The Democrats continue to tweak the proposed penalties, much to Boehner's chagrin. Last weekend, shortly before the House passed a health reform plan (thus becoming the first chamber to do so in the 60 years since Harry Truman put it on the agenda), the GOP leader delivered this statement on the floor:

"We have an individual mandate in this bill in front of us, that says every American is going to buy health insurance – whether you want to or not. And if you don't want it, you're going to pay a tax….Now, this is the most unconstitutional thing I've ever seen in my life!"

Translation: Even if President Obama ultimately signs a health reform law, the fight may well continue. The opposition could hire lawyers and ask the courts to throw it out.

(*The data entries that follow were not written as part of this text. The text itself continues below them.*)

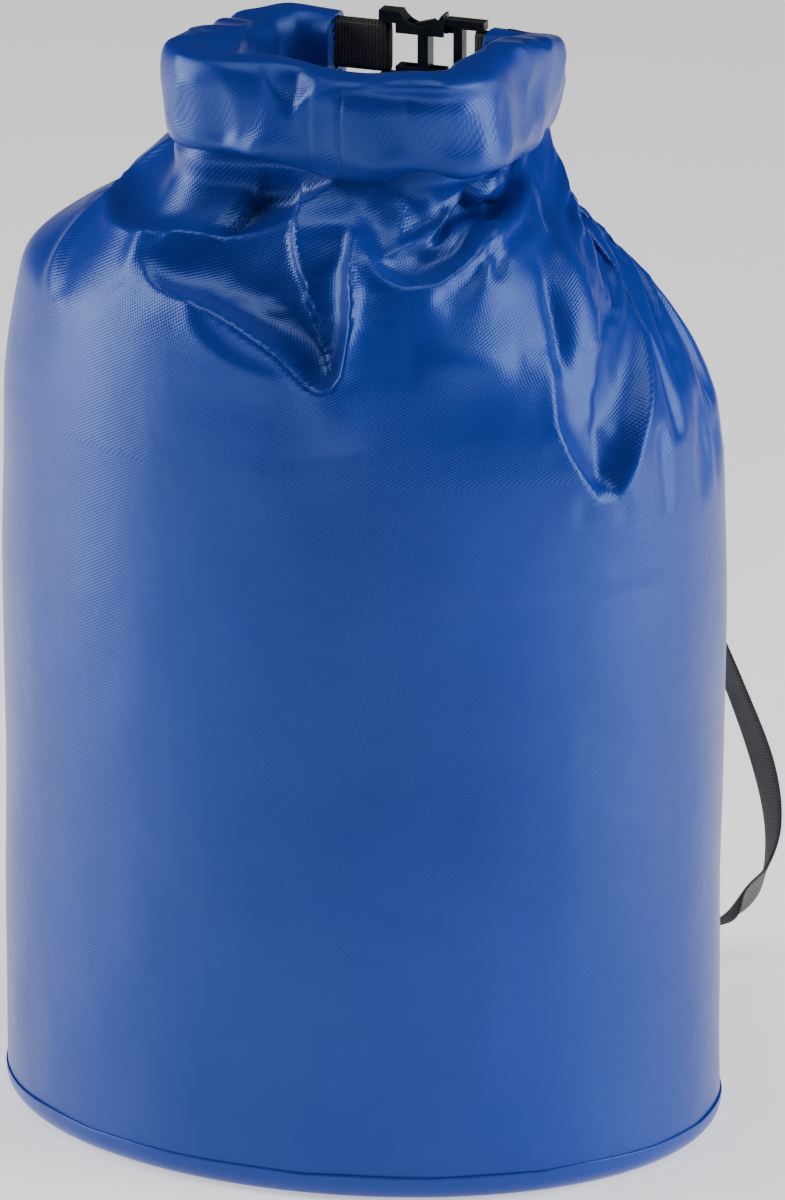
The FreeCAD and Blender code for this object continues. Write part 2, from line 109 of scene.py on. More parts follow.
# The surroundings light the bag dimly, and are bright where the camera sees them directly.
SURROUNDINGS = (0.045, 0.048, 0.055, 1)
BACKDROP = (6, 6, 6, 1)


def make_lights():
    centre = (0, 0, 0.25)
    area_light("softbox_left", (-1.5, -0.45, 0.55), centre, 0.9, 1.9, 36)
    area_light("softbox_right", (1.45, 0.05, 0.60), centre, 0.9, 1.9, 33)
    area_light("softbox_top", (0.0, -0.1, 1.9), centre, 1.2, 1.0, 12)
    world = bpy.data.worlds.new("studio")
    world.use_nodes = True
    nodes, links = world.node_tree.nodes, world.node_tree.links
    background = nodes["Background"]
    path = nodes.new("ShaderNodeLightPath")
    mix = nodes.new("ShaderNodeMix")
    mix.data_type = "RGBA"
    mix.inputs["A"].default_value = SURROUNDINGS
    mix.inputs["B"].default_value = BACKDROP
    links.new(path.outputs["Is Camera Ray"], mix.inputs["Factor"])
    links.new(mix.outputs["Result"], background.inputs["Color"])
    bpy.context.scene.world = world


make_camera()
make_lights()


# ---------------------------------------------------------------- materials
def new_material(name):
    material = bpy.data.materials.new(name)
    material.use_nodes = True
    nodes, links = material.node_tree.nodes, material.node_tree.links
    return material, nodes, links, nodes["Principled BSDF"]


def wave(nodes, links, coordinate, scale, angle):
    mapping = nodes.new("ShaderNodeMapping")
    mapping.inputs["Rotation"].default_value = (0, 0, angle)
    texture = nodes.new("ShaderNodeTexWave")
    texture.wave_profile = "SIN"
    texture.bands_direction = "X"
    texture.inputs["Scale"].default_value = scale
    texture.inputs["Distortion"].default_value = 0.4
    texture.inputs["Detail"].default_value = 1.0
    links.new(coordinate, mapping.inputs["Vector"])
    links.new(mapping.outputs["Vector"], texture.inputs["Vector"])
    return texture.outputs["Fac"]


def mixed(nodes, links, kind, first, second):
    node = nodes.new("ShaderNodeMath")
    node.operation = kind
    links.new(first, node.inputs[0])
    if isinstance(second, float):
        node.inputs[1].default_value = second
    else:
        links.new(second, node.inputs[1])
    return node.outputs[0]


def noise_texture(nodes, links, coordinate, scale, detail=3.0):
    texture = nodes.new("ShaderNodeTexNoise")
    texture.inputs["Scale"].default_value = scale
    texture.inputs["Detail"].default_value = detail
    links.new(coordinate, texture.inputs["Vector"])
    return texture.outputs["Fac"]


def ramp(nodes, links, value, stops):
    node = nodes.new("ShaderNodeValToRGB")
    links.new(value, node.inputs["Fac"])
    elements = node.color_ramp.elements
    for index, (place, colour) in enumerate(stops):
        element = elements[index] if index < len(elements) else elements.new(place)
        element.position = place
        element.color = (*colour, 1)
    return node.outputs["Color"]


def bump(nodes, links, height, strength, distance, below=None):
    node = nodes.new("ShaderNodeBump")
    node.inputs["Strength"].default_value = strength
    node.inputs["Distance"].default_value = distance
    links.new(height, node.inputs["Height"])
    if below is not None:
        links.new(below, node.inputs["Normal"])
    return node.outputs["Normal"]


# Bands per metre of the weave under the tarpaulin's skin, and its slant.
TARPAULIN_WEAVE = 270.0
WARP_SLANT = math.radians(62)
WEFT_SLANT = math.radians(-28)
# Cross ribs and lengthwise yarns of the webbing.
WEBBING_RIBS = 210.0
WEBBING_YARNS = 330.0


def tarpaulin_material(name, weave_strength):
    """Coated fabric: a satin skin over a slanting weave, a little uneven in colour and gloss."""
    material, nodes, links, shader = new_material(name)
    uv = nodes.new("ShaderNodeUVMap").outputs["UV"]
    place = nodes.new("ShaderNodeTexCoord").outputs["Object"]
    cloud = noise_texture(nodes, links, place, 9.0)
    fine = noise_texture(nodes, links, place, 900.0, 2.0)
    colour = ramp(nodes, links, cloud, [(0.30, (0.0035, 0.020, 0.215)), (0.70, (0.005, 0.027, 0.26))])
    links.new(colour, shader.inputs["Base Color"])
    warp = wave(nodes, links, uv, TARPAULIN_WEAVE, WARP_SLANT)
    weft = wave(nodes, links, uv, TARPAULIN_WEAVE, WEFT_SLANT)
    weave = mixed(nodes, links, "ADD", mixed(nodes, links, "MULTIPLY", weft, 0.6), warp)
    rough = nodes.new("ShaderNodeMapRange")
    rough.inputs["To Min"].default_value = 0.27
    rough.inputs["To Max"].default_value = 0.36
    links.new(cloud, rough.inputs["Value"])
    links.new(rough.outputs["Result"], shader.inputs["Roughness"])
    ripple = bump(nodes, links, noise_texture(nodes, links, place, 45.0, 2.0), 0.25, 0.002)
    skin = bump(nodes, links, fine, 0.08, 0.0003, ripple)
    links.new(bump(nodes, links, weave, weave_strength, 0.0002, skin), shader.inputs["Normal"])
    shader.inputs["Specular IOR Level"].default_value = 0.9
    shader.inputs["Specular Tint"].default_value = (0.30, 0.48, 1.0, 1)
    shader.inputs["Coat Weight"].default_value = 0.02
    shader.inputs["Coat Roughness"].default_value = 0.22
    return material


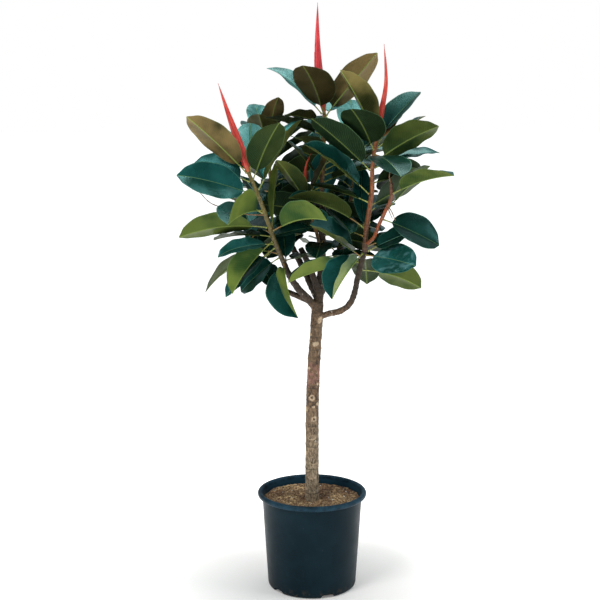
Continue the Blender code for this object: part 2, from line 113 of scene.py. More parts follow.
SIDE_SHOOTS = {
    "side_shoot": (
        "right_shoot", 0.06,
        [(0.164, -0.116, 0.212), (0.178, -0.138, 0.255), (0.198, -0.152, 0.300), (0.209, -0.160, 0.332),
         (0.208, -0.162, 0.372)], 1.0),
    "middle_shoot": (
        "leader", 0.58, [(-0.010, -0.020, 0.236), (-0.027, -0.040, 0.292), (-0.035, -0.050, 0.335)], 0.4),
}
# The shoot each bud sheath ends, its greatest radius, its points from the fork, and how orange it is.
SHEATHS = {
    "top_sheath": (
        "top_shoot", 0.0150,
        [(0.004, -0.010, 0.666), (-0.002, -0.010, 0.768), (-0.002, 0, 0.890)], 0.1),
    "left_sheath": (
        "left_shoot", 0.0136,
        [(-0.232, -0.130, 0.490), (-0.262, -0.120, 0.574), (-0.290, -0.100, 0.655)], 0.5),
    "right_sheath": (
        "right_shoot", 0.0088,
        [(0.181, -0.125, 0.579), (0.193, -0.120, 0.659), (0.188, -0.100, 0.766)], 0.6),
    "middle_sheath": (
        "middle_shoot", 0.0062,
        [(-0.039, -0.056, 0.388), (-0.034, -0.054, 0.423), (-0.021, -0.045, 0.452)], 1.0),
}

# The CAD's leaves. What each grows on, how far along (0 to 1), heading and pitch of its chord, roll about
# it, in degrees; stalk, blade length and width in metres; droop, fold and tip curl in degrees. Then how
# teal its glossy side is, a bluish bloom with painted sky reflection, how brown its underside, and how much
# painted light its underside has, dark in shade and bright where lit, from 0 to 1.
LEAVES = {
    "top_leaf_1": ("top_shoot", 0.98, 249, 38, 0, 0.030, 0.190, 0.125, 20, 10, 0, 0.3, 1.0, 0.15),
    "top_leaf_2": ("top_shoot", 0.97, 167, 41, -15, 0.030, 0.190, 0.110, 20, 15, 20, 0.9, 0.6, 0.5),
    "top_leaf_3": ("top_shoot", 0.95, 338, 49, -35, 0.030, 0.210, 0.110, 15, 10, 0, 0.3, 1.0, 1.0),
    "top_leaf_4": ("top_shoot", 0.91, 63, 27, 0, 0.030, 0.170, 0.110, 30, 10, 0, 0.9, 0.5, 0.5),
    "top_leaf_5": ("top_shoot", 0.85, 220, 10, 20, 0.030, 0.115, 0.075, 20, 15, 0, 0.4, 0.7, 0.3),
    "right_leaf_1": ("right_shoot", 0.98, 220, 53, 0, 0.030, 0.200, 0.110, 10, 30, 0, 0.3, 0.8, 1.0),
    "right_leaf_2": ("right_shoot", 0.84, 245, 35, 0, 0.030, 0.175, 0.130, 15, 10, 0, 0.4, 0.1, 0.0),
    "right_leaf_3": ("right_shoot", 0.96, 18, 46, 15, 0.030, 0.155, 0.115, 20, 20, 0, 0.2, 0.5, 0.5),
    "right_leaf_4": ("right_shoot", 0.74, 345, 29, -40, 0.030, 0.180, 0.125, 20, 15, 0, 0.6, 0.1, 0.35),
    "right_leaf_5": ("right_shoot", 0.68, 12, 13, 15, 0.030, 0.175, 0.090, 20, 15, 10, 0.6, 0.3, 0.5),
    "right_leaf_6": ("side_shoot", 0.86, 320, 16, -5, 0.030, 0.185, 0.105, 25, 28, 0, 0.7, 0.1, 0.6),
    "right_leaf_7": ("right_shoot", 0.80, 291, -17, 0, 0.030, 0.155, 0.120, 30, 8, 0, 0.1, 0.3, 0.3),
    "right_leaf_8": ("side_shoot", 0.60, 8, 45, -20, 0.035, 0.140, 0.115, 10, 20, 0, 0.4, 0.1, 0.15),
    "right_leaf_9": ("right_shoot", 0.66, 208, 38, 20, 0.035, 0.210, 0.120, 15, 15, 0, 0.3, 0.05, 0.0),
    "right_leaf_10": ("right_shoot", 0.46, 190, 37, -30, 0.040, 0.205, 0.105, 15, 30, 0, 0.3, 0.2, 0.4),
    "right_leaf_11": ("right_shoot", 0.06, 96, 73, 0, 0.070, 0.175, 0.085, 5, 45, 0, 0.4, 0.2, 0.4),
    "left_leaf_1": ("left_shoot", 0.99, 205, 42, 35, 0.035, 0.210, 0.110, 15, 15, 0, 0.4, 1.0, 0.9),
    "left_leaf_2": ("left_shoot", 0.97, 92, 47, 0, 0.030, 0.165, 0.100, 15, 15, 0, 0.9, 0.3, 0.4),
    "left_leaf_3": ("left_shoot", 0.88, 302, 48, -10, 0.030, 0.190, 0.105, 15, 10, 0, 0.3, 0.1, 0.12),
    "left_leaf_4": ("left_shoot", 0.76, 18, 57, 0, 0.035, 0.205, 0.090, 10, 45, 0, 0.8, 0.3, 0.4),
    "left_leaf_5": ("left_shoot", 0.90, 140, 45, 0, 0.030, 0.175, 0.100, 20, 20, 0, 0.3, 0.3, 0.4),
    "left_leaf_6": ("left_shoot", 0.74, 193, 15, -60, 0.035, 0.200, 0.115, 10, 15, 10, 0.7, 0.2, 0.4),
    "left_leaf_7": ("left_shoot", 0.54, 165, 17, 5, 0.030, 0.200, 0.080, 25, 15, 0, 0.9, 0.8, 0.4),
    "left_leaf_8": ("left_shoot", 0.58, 245, -6, 25, 0.035, 0.180, 0.145, 25, 50, 0, 0.5, 0.0, 0.8),
    "left_leaf_9": ("left_shoot", 0.39, 174, -7, 40, 0.045, 0.225, 0.115, 35, 15, 0, 0.7, 0.0, 0.6),
    "left_leaf_10": ("left_shoot", 0.26, 215, -46, 45, 0.035, 0.165, 0.120, 25, 50, 0, 0.5, 0.0, 1.0),
    "left_leaf_11": ("left_shoot", 0.10, 165, -42, -45, 0.025, 0.135, 0.110, 25, 15, 0, 0.6, 0.1, 0.6),
    "left_leaf_12": ("low_left_branch", 0.89, 229, -25, 50, 0.030, 0.190, 0.100, 25, 15, 0, 0.8, 0.1, 0.4),
    "left_leaf_13": ("left_shoot", 0.03, 288, -45, 72, 0.018, 0.180, 0.130, 20, 58, 0, 0.4, 0.0, 1.0),
    "left_leaf_14": ("left_branch", 0.90, 97, 49, 0, 0.030, 0.145, 0.080, 10, 35, 0, 0.3, 0.3, 0.4),
    "left_leaf_15": ("left_shoot", 0.34, 81, 64, -95, 0.030, 0.195, 0.080, 10, 10, 0, 0.4, 0.0, 0.9),
    "middle_leaf_1": ("left_shoot", 0.35, 328, 12, -20, 0.030, 0.160, 0.125, 40, 45, 0, 0.7, 0.0, 0.7),
    "middle_leaf_2": ("right_shoot", 0.20, 195, 22, 5, 0.050, 0.200, 0.120, 35, 35, 0, 0.3, 0.2, 0.3),
    "middle_leaf_3": ("right_branch", 0.94, 212, 30, -35, 0.035, 0.170, 0.120, 10, 35, 0, 0.3, 0.2, 0.4),
    "middle_leaf_4": ("right_branch", 0.98, 232, -38, 12, 0.028, 0.165, 0.130, 20, 55, 0, 0.7, 0.0, 1.0),
    "middle_leaf_5": ("right_branch", 0.87, 190, -15, 8, 0.040, 0.180, 0.110, 20, 43, 0, 0.3, 0.0, 0.9),
    "middle_leaf_6": ("middle_shoot", 0.84, 226, 46, 0, 0.020, 0.155, 0.090, 15, 15, 0, 0.3, 0.3, 0.4),
    "middle_leaf_7": ("middle_shoot", 0.93, 345, 62, 0, 0.020, 0.135, 0.070, 10, 15, 0, 0.3, 1.0, 0.8),
    "low_right_leaf_1": ("right_branch", 0.97, 318, -5, 40, 0.030, 0.155, 0.120, 15, 5, 0, 1.0, 0.1, 0.5),
    "low_right_leaf_2": ("right_branch", 0.80, 10, -18, -45, 0.055, 0.140, 0.110, 35, 10, 0, 0.3, 0.1, 0.5),
    "low_right_leaf_3": ("side_shoot", 0.48, 5, -25, 40, 0.025, 0.158, 0.130, 15, 15, 0, 0.1, 0.2, 0.4),
    "back_left_leaf_1": ("back_left_shoot", 0.97, 286, 45, 0, 0.030, 0.165, 0.070, 15, 10, 0, 0.3, 1.0, 0.9),
    "back_left_leaf_2": ("back_left_shoot", 0.88, 262, 37, 0, 0.030, 0.145, 0.100, 15, 10, 0, 0.4, 0.6, 0.3),
    "back_left_leaf_3": ("back_left_shoot", 0.80, 110, 25, 0, 0.030, 0.190, 0.110, 30, 15, 0, 0.5, 0.2, 0.4),
    "back_right_leaf_1": ("back_right_shoot", 0.95, 95, 42, 0, 0.030, 0.165, 0.110, 20, 15, 0, 0.9, 0.3, 0.4),
    "back_right_leaf_2": ("back_right_shoot", 0.70, 50, 20, 0, 0.030, 0.190, 0.120, 30, 15, 0, 0.4, 0.3, 0.4),
}

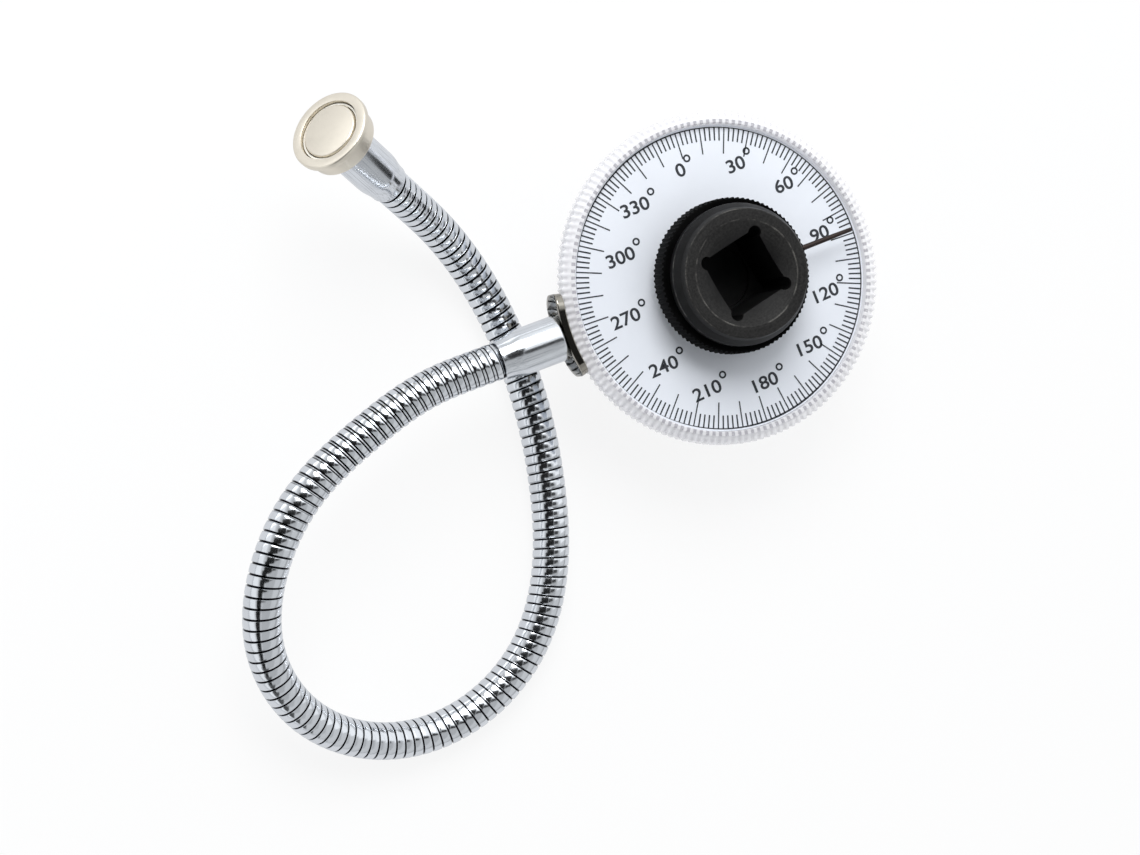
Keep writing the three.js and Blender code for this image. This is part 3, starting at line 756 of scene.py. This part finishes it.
def make_washers():
    """The four rings on the journal, and a finish for the hidden ring and screws."""
    wave_rise = high("wave_washer").z - low("wave_washer").z - WAVE_SHEET

    def washer(name, node, body, finish, sheet=None, shape=None):
        bottom, outer = low(node).z, high(node).x
        top = bottom + sheet if sheet else high(node).z
        rows = [
            (JOURNAL_BORE, bottom, 0.08), (outer, bottom, 0.12),
            (outer, top, 0.12), (JOURNAL_BORE, top, 0.08),
        ]
        place(make(name, turned(rows, 128, True, shape), finish), body, node)

    def waved(angle, radius, height):
        return radius, height + wave_rise * (1 + math.cos(WAVES * angle)) / 2

    washer("steel_backing_washer", "backing_washer", "arm", PLAIN_STEEL)
    washer("nylon_thrust_washer", "thrust_washer", "drive", NYLON)
    washer("bronze_scale_bush", "scale_bush", "scale", BRONZE)
    washer("spring_wave_washer", "wave_washer", "arm", PLAIN_STEEL, WAVE_SHEET, waved)
    repaint("retaining_ring", BLACK_OXIDE)
    repaint("arm_screw", PLAIN_STEEL)
    repaint("magnet_screw", PLAIN_STEEL)


def make_rim():
    """Clear rim and its floor, knurled outside and down its sloping edge, with a white print on its back."""
    bottom, top = low("bezel").z, high("bezel").z
    inner = DIAL_RADIUS + GAP
    bore = high("scale_bush").x + GAP
    floor = low("dial_plate").z - GAP
    foot = top - RIM_SLOPE_DROP
    slope = []
    for k in range(RIM_SLOPE_STEPS + 1):
        inset, rise = RIM_SLOPE_WIDTH * k / RIM_SLOPE_STEPS, RIM_SLOPE_DROP * k / RIM_SLOPE_STEPS
        slope.append((RIM_RADIUS - inset, foot + rise))
    rows = [
        (bore, bottom), (RIM_RADIUS - 0.4, bottom), (RIM_RADIUS, bottom + 0.3), *slope,
        (inner + 0.25, top), (inner, top - 0.2), (inner, floor), (bore, floor),
    ]

    def knurled(angle, radius, height):
        root = between_teeth(angle, RIM_TEETH)
        on_slope = radius > RIM_RADIUS - RIM_DIP_WIDTH and height > foot - 0.01
        dip = RIM_DIP_DEPTH * root if on_slope else 0
        return min(radius, RIM_RADIUS - RIM_TOOTH_DEPTH * root), height - dip

    rim = make("clear_knurled_rim", turned(rows, RIM_TEETH * TOOTH_POINTS, True, knurled), CLEAR_PLASTIC)
    place(rim, "scale", "bezel")
    lower, upper = (bottom - depth for depth in BACK_PRINT_DEPTHS)
    back = turned(section(bore, RIM_RADIUS - BACK_PRINT_INSET, lower, upper), 256, True)
    place(make("white_back_print", back, DIAL_WHITE), "scale")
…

Whether they would succeed is highly debatable. It's true that the Congressional Research Service has looked at the constitutionality of a mandate and come up empty, saying only that "it is a novel issue whether Congress may…require an individual to purchase a good or service," and calling it a "challenging question." But Supreme Court rulings since the 1930s put the reformers on fairly solid ground.

When Boehner declared the mandate to be the most unconstitutional thing in his whole life, he was presumably referring to the Constitution's commerce clause, which says that Congress has the power "to regulate commerce…among the several states" – in other words, economic issues – but certainly says nothing about requiring Americans to buy health insurance or any other product.

The problem for Republicans, however, is that the high court has long given the commerce clause an expansive reading, and allowed the feds to regulate all kinds of behavior.

To cite the most famous example, the landmark '64 Civil Rights Act invoked the commerce clause in order to bar whites from discriminating against blacks, even though the core issue was not economic. The court was fine with that. The court has overturned only two commerce-clause laws since 1935, as even mandate opponents grudgingly acknowledge, which is why Obama spokesman Robert Gibbs was correct on Oct. 28 when he said, "I don't believe there's a lot of case law that would demonstrate the veracity" of the GOP's position. (The high court nixed a federal law that curbed gun possession near schools, and a federal law making it easier for women to file gender-related claims. The court said that neither law had the remotest connection to national economic issues covered by the commerce clause.)

Health care, by contrast, is indisputably an economic issue. It would be tough for the Republicans' lawyers to argue in court that an insurance mandate falls outside the commerce clause – given the reality that health care costs have a major impact on economic commerce. In fact, the Republicans themselves have repeatedly made that link, by complaining about how the Democrats are seeking to restructure "one sixth of the economy."

The Republicans have also asserted that the proposed federal non-compliance penalty, which would target anybody who refuses to buy health insurance, is tantamount to a brand new tax. Maybe that's a good political argument – a new Associated Press poll reports that 64 percent of Americans oppose an insurance mandate if a non-compliance penalty is attached – but it's a lousy constitutional argument, because the high court has repeatedly upheld Congress' broad taxing powers.
 
Nevertheless, this is potentially fertile rhetorical turf for the Republicans. If health reform is enacted and signed, they can stoke conservative base turnout for the '10 congressional races by inveighing against the Democrats' "unconstitutional" attempt to require health insurance and thus infringe on freedom and liberty. And even if reform fails, they can recount how the Democrats tried to pull an unconstitutional fast one. The mandate is hardly a threat akin to al Qaeda, and I doubt that even the tea-baggers think so. But there's ample red meat in the argument that Americans resent being told what to do. Social compact notwithstanding.